Traditionally when preparing a trial balance accountancy teams have manually summed debit and credit columns to ensure they balance and conduct a search for the error if it didn’t. Now the trial balance can be uploaded to a GenAI tool which will verify if it balances and help identify accounts with anomalous balances.
To perform an analytical review, accountants calculate key ratios and compare current period figures to budget/prior periods in Excel. GenAI tools can perform variance analysis on a trial balance and draft initial commentary on key movements.
Finally, draft management reports are often created based on data by cost centre or department, involving extensive spreadsheet work and narrative writing. However, GenAI can summarise data by specified dimensions and draft narrative reports on departmental performance against budget, saving vast amounts of time.
It can then assemble first drafts of reports, calculate ratios and perform analytical reviews. The tools can also draft footnote disclosures, based on provided data and the relevant accounting standard.
By automating initial commentary on budget variances, accountants can concentrate their efforts on interpretation, governance and providing the strategic narrative.
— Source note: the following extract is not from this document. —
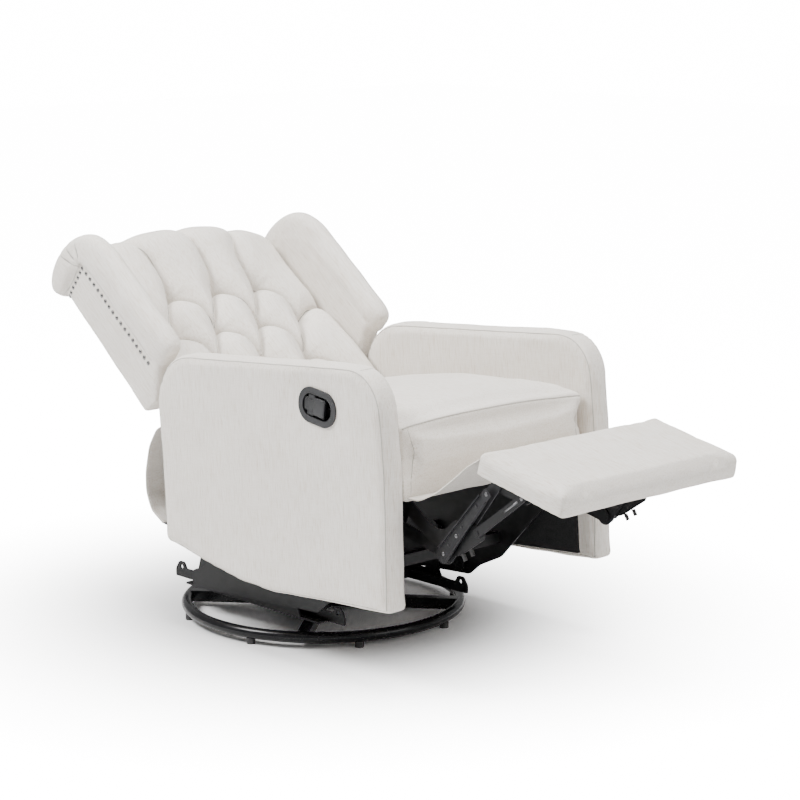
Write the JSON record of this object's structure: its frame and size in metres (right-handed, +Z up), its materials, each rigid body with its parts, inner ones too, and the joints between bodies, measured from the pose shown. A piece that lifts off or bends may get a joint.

Seeing the benefits in practice
A financial accountant could spend hours at month-end reviewing lengthy supplier contracts and complex spreadsheets to calculate the accrual for services received but not yet invoiced. The process is prone to interpretation errors and is a significant bottleneck.
However, when supported by GenAI, they can upload an anonymised service contract with the instruction: “Based on this contract and our policy of accruing over the service period, calculate the correct accrual for the month of June 2025.”
The GenAI tool should then extract the relevant terms and provides a calculated figure with a clear explanation.
“The period-end close will always require professional oversight, but GenAI changes the nature of the work,” says Beard. “This technology can help accountants save time on the manual laborious tasks in the preparation work, so that they can concentrate on interpreting the data, investigating issues and applying governance and judgement.”